Thursday, January 26, 2012
A three-judge panel of the Third Circuit ruled this week in Mabey v. Schoch that the federal Buy America Act and implementing regulations do not preempt Pennsylvania's Steel Act. Both acts require the use of steel made in the United States for public works projects funded by the federal and state governments, respectively. But the Buy America Act has broader exceptions, including, importantly, a provision that says that the Act is satisfied when a project "[i]ncludes no permanently incorporated steel or iron materials."
The case arose after the state, citing the state Steel Act, declined to use Mabey's temporary bridge on a project, because Mabey gets its steel from the United Kingdom. Pennsylvania previously contracted with Mabey, notwithstanding the state Steel Act. But it apparently changed its policy, decided to enforce the Steel Act against Mabey, and, according to Mabey, forced Mabey to cancel four of its state contracts.
Mabey sued, alleging that exception in the federal Buy America Act preempted the state Steel Act, and that its temporary bridge met the federal Act's provision relating to "no permanently incorporated steel or iron materials." The Third Circuit rejected this claim. It ruled that another section of the federal Buy America Act and its regulations, read as a whole, did not clearly reflect congressional intent to preempt; instead, they left room for states to issue more stringent regulations--exactly what Pennsylvania did here. Thus, the state's Steel Act restrictions applied with their full force to Mabey.
The court also rejected Mabey's Dormant Commerce Clause, Contract Clause, and equal protection claims.
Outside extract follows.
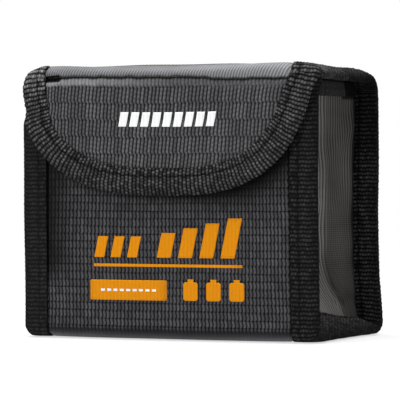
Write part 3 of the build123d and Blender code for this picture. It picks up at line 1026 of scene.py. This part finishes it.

As to the dormant Commerce Clause, the court ruled that the Steel Act fell under the market participant exception (because Pennsylvania was a market participant when it contracted for public works) and, moreover, that Congress authorized Pennsylvania to discriminate against interstate commerce through the federal Buy America Act. The court said that the state's late-coming enforcement of the Steel Act against Mabey didn't violate the Contract Clause, because the Act was on the books since Mabey started contracting with the state, and the state agency's decision to enforce it didn't amount to "legislative authority subject to scrutiny under the Contract Clause." And finally the court ruled that the state didn't violate the Equal Protection Clause, because the state's action--first not enforcing, then enforcing, the Steel Act--was rational: "A state agency could rationally determine that application of domestic steel requirements to items used at the discretion of the contractor is too onerous and difficult to enforce."
Sunday, June 26, 2011
New Jersey - - - like Wisconsin and Florida amonsgt other states - - - has acted to limit public employee compensations and benefits. And, as in Wisconsin and Florida, public employees have filed a lawsuit alleging constitutional infringements.
The bill S-2937/A-4133 is an extensive overhauling of the public employee pension and health care benefits of New Jersey employees. Governor Christie promoted the bill and is expected to sign it.
The complaint, filed in federal court, alleges violations of both federal and state law. Like the Florida complaint, it alleges impairments of the obligations of contracts, although it includes the federal provision, as well as a takings clause claim. There is also a federal tax claim.
Saturday, April 9, 2011
Article I, section 10 of the Constitution provides that "no state shall" "pass any Bill of Attainder, ex post facto Law, or Law impairing the Obligation of Contracts." That last prohibition is known as the Contracts Clause - - - or is it the Contract Clause?
Professor Jay Wexler reveals that federal courts are about five times more likely to use the term "Contract Clause" than "Contracts Clause" - - - 4800 to 900 cases in the "allfeds" database.
But as Wexler notes, the Fourth Circuit has devoted a footnote to deciding the issue. Wexler is exceedingly knowledgeable about judicial footnotes and we've previously discussed his useful taxonomy. But how would this footnote be classified? Footnote 2 in the opinion in Crosby v. City of Gastonia, decided March 10, 2011, stated:
The Clause provides, in pertinent part, that "[n]o State shall . . . pass any . . . Law impairing the Obligation of Contracts." U.S. Const. art. I, § 10, cl. 1. The Supreme Court and nearly all federal courts have, over the years, inconsistently denominated this key provision of Article I as both the "Contract Clause" and the "Contracts Clause." Because the text of the Constitution speaks of the obligation of "contracts" in the plural, we will use that form of the noun to refer to the Clause in this opinion.
(ellipses in orginal).
Wexler notes that Justice O'Connor was sitting by designation on the Fourth Circuit panel, but also expresses his opinion about the relevance of the singular and plural designations for the clause in question. Wexler's post - - - and his new blog "Odd Clauses Watch" is well worth a read.